__OBJECTIVE__. Return verbatim everything from the first line through the line that contains "hangs below it.", and stop there.

━━━━━ SOURCE MATERIAL ━━━━━

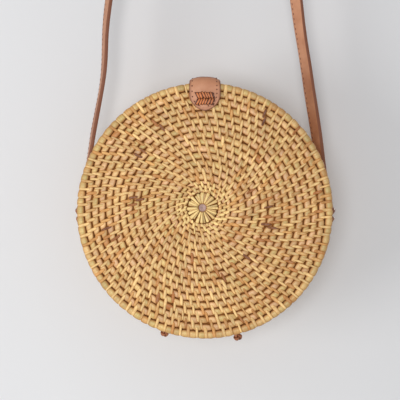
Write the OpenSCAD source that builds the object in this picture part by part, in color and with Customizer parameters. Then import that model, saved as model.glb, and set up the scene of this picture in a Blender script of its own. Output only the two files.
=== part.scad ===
// Round woven shoulder bag that hangs by its strap.
// X runs to the right, Y away from the viewer and Z up. The origin is on the
// axis of the peg that carries the strap, and the bag hangs below it.

/* [Bag] */
// Outer diameter over the rim hoops
bag_d = 200; // [160:1:240]
// Depth over both rim hoops when the bag is shut
bag_depth = 80; // [64:1:110]
// Bulge of each woven disc past its hoop
disc_dome = 2; // [1:0.25:4]
// Gap between the mouths of the two closed halves
seam_gap = 0.6; // [0.4:0.1:1]
// Distance from the peg's axis down to the middle of the discs
hang_length = 600; // [450:5:750]

/* [Weave] */
// Width of one coiled row
row_w = 5.7; // [4.5:0.1:7]
// Thickness of a woven disc over its ribs
disc_t = 4.2; // [3.4:0.1:5]
// Thickness of a woven side wall over its ribs
wall_t = 4.2; // [3.4:0.1:5]
// Height of a row's rib above the dip between rows
rib_h = 1; // [0.4:0.1:1.4]
// Thickness of the wrapped hoop round each disc
rim_hoop_d = 6.3; // [5:0.1:8]
// Thickness of the wrapped hoop round each mouth
mouth_hoop_d = 5.4; // [4.4:0.1:6.4]
// Inset of the side wall from the rim hoop's outer edge
wall_inset = 0.8; // [0.4:0.1:1.6]
// Number of fine rows round the rosette
fine_rows = 2; // [1:1:4]
// Width of one fine row
fine_row_w = 3.5; // [2.8:0.1:4.5]
// Diameter of the starting rosette in the middle of a disc
rosette_d = 28.4; // [22:0.2:32]
// Diameter of the hole in the rosette
eye_d = 5.6; // [4.4:0.1:7]
// Number of spokes in the rosette
spoke_count = 18; // [12:1:24]

/* [Lining] */
// Thickness of the cotton lining
lining_t = 0.8; // [0.5:0.1:1.2]
// Widest angle to which the side gussets let the front open
open_angle = 35; // [20:1:40]
// Angle above the middle at which a gusset ends
gusset_top_angle = 12; // [0:1:20]

/* [Tab] */
// Width of the leather tab
tab_w = 24.4; // [20:0.2:30]
// Thickness of the tab's stitched leather
tab_t = 2.6; // [2:0.1:3.2]
// Drop of the tab's round end below the top of the disc
tab_drop = 21; // [19:0.5:28]
// Height of the tab's round end
tab_end_h = 9; // [7:0.5:12]
// Reach of the flap's free end behind the seam
flap_reach = 28.4; // [24:0.2:32]
// Height of the flap's underside above the rim
flap_rise = 2.2; // [2:0.1:3]
// Diameter of the magnetic snap
snap_d = 13; // [11:0.5:15]
// Distance from the snap's middle to the flap's free end
snap_inset = 10.4; // [8:0.2:16]

/* [Lacing] */
// Number of chevrons in the lacing on the tab
chevron_count = 6; // [4:1:7]
// Distance from one chevron to the next
chevron_pitch = 2.5; // [2.2:0.05:2.7]
// Height of the two rows of chevrons together
chevron_h = 11.4; // [9:0.2:13]
// Thickness of the thong in the lacing
thong_t = 1.2; // [0.8:0.1:1.6]

/* [Strap] */
// Width of the strap
strap_w = 12; // [9:0.5:15]
// Thickness of the two stitched plies
strap_t = 3; // [2.4:0.1:3.6]
// Distance of the strap's lacing behind the mouth hoop
lacing_gap = 0.8; // [0.5:0.1:3]
// Radius of the peg seat in the top bend
peg_r = 12; // [10:0.5:20]
// Turn of the left run where it twists most
left_twist = 27; // [0:1:40]
// Turn of the right run where it twists most
right_twist = 48; // [0:1:60]
// Height of the thong wraps over the strap's ends
wrap_h = 5; // [3.6:0.1:6]
// Thickness of the wraps up and down the strap
wrap_w = 5.4; // [4.4:0.1:6]

/* [Hinge ties] */
// Place of the left tie from the middle
left_tie_x = -32; // [-42:1:-22]
// Place of the right tie from the middle
right_tie_x = 26; // [22:1:42]
// Width of a tie's thong
tie_w = 4.6; // [3.6:0.1:6]
// Thickness of a tie's thong
tie_t = 1.6; // [1.2:0.1:2]
// Diameter of a tie's knot
knot_d = 7.6; // [6:0.1:8.6]
// Height of a knot below its thong
knot_h = 7.6; // [5:0.1:9]

/* [Hidden] */
$fn = 72;

cane_color = "#D9B679";
hoop_color = "#D8A85C";
rosette_color = "#E6CB8E";
lining_color = "#DCCDB8";
leather_color = "#C98F6C";
thong_color = "#8A4A22";
metal_color = "#B9B4A8";

// Clearances
fit = 0.3;
touch = 0.15;
overrun = 1;

// Rim, wall and disc
rim_r = bag_d / 2;
half_depth = bag_depth / 2;
wall_out_r = rim_r - wall_inset;
wall_in_r = wall_out_r - wall_t;
rim_hoop_r = rim_r - rim_hoop_d / 2;
rim_hoop_h = half_depth - rim_hoop_d / 2;
mouth_hoop_r = wall_out_r - mouth_hoop_d / 2;
mouth_hoop_h = seam_gap / 2 + mouth_hoop_d / 2;
wall_low = seam_gap / 2 + mouth_hoop_d + touch;
wall_high = half_depth - rim_hoop_d - touch;
wall_rows = round((wall_high - wall_low) / row_w);
rosette_r = rosette_d / 2;
eye_r = eye_d / 2;
disc_in_r = rosette_r + touch;
disc_out_r = rim_r - rim_hoop_d - touch;
fine_out_r = disc_in_r + fine_rows * fine_row_w;
disc_rows = round((disc_out_r - fine_out_r) / row_w);
disc_pitch = (disc_out_r - fine_out_r) / disc_rows;
disc_drop = 0.6;
rib_steps = 6;
spoke_w = 1.7;
spoke_t = 0.9;
spoke_crowd_share = 0.2;
spoke_flare_share = 2.1;
spoke_in_r = spoke_w * spoke_count * spoke_crowd_share;
spoke_rise = 0.4;

// Lining and gussets
lining_out_r = wall_in_r - fit;
lining_low = seam_gap / 2 + mouth_hoop_d + 2 * fit + tie_t + fit;
gusset_out_r = lining_out_r - lining_t - fit;
gusset_edge = lining_low - fit;
gusset_steps = 16;
gusset_low_angle = asin(max(-left_tie_x, right_tie_x) / mouth_hoop_r) + 5 - 90;
lining_turn_r = disc_out_r - fit;
gusset_fold_share = sin(open_angle / 2);

// Tab
tab_lift = 0.6;
tab_back_y = -half_depth - tab_lift;
tab_front_y = tab_back_y - tab_t;
flap_low = rim_r + flap_rise;
flap_high = flap_low + tab_t;
bend_in_r = 5;
bend_y = tab_back_y + bend_in_r;
bend_z = flap_low - bend_in_r;
flap_end_r = tab_w / 2;
tab_shoulder_share = 0.8;
lacing_drop_share = 0.52;
lacing_z = rim_r - tab_drop * lacing_drop_share;
lacing_w = chevron_count * chevron_pitch;
chevron_lean = 2.6;
chevron_bar_w = 1.9;
leg_reach = tab_lift + disc_t;
leg_inset = 3;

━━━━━

__REPLY TO THE EXERCISE__.
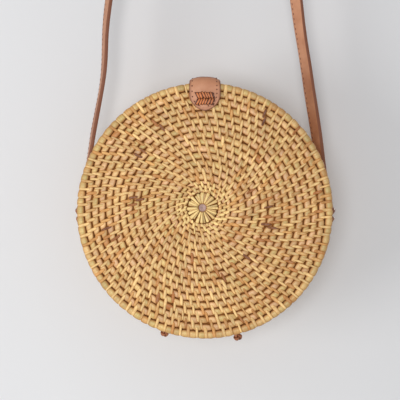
Write the OpenSCAD source that builds the object in this picture part by part, in color and with Customizer parameters. Then import that model, saved as model.glb, and set up the scene of this picture in a Blender script of its own. Output only the two files.
=== part.scad ===
// Round woven shoulder bag that hangs by its strap.
// X runs to the right, Y away from the viewer and Z up. The origin is on the
// axis of the peg that carries the strap, and the bag hangs below it.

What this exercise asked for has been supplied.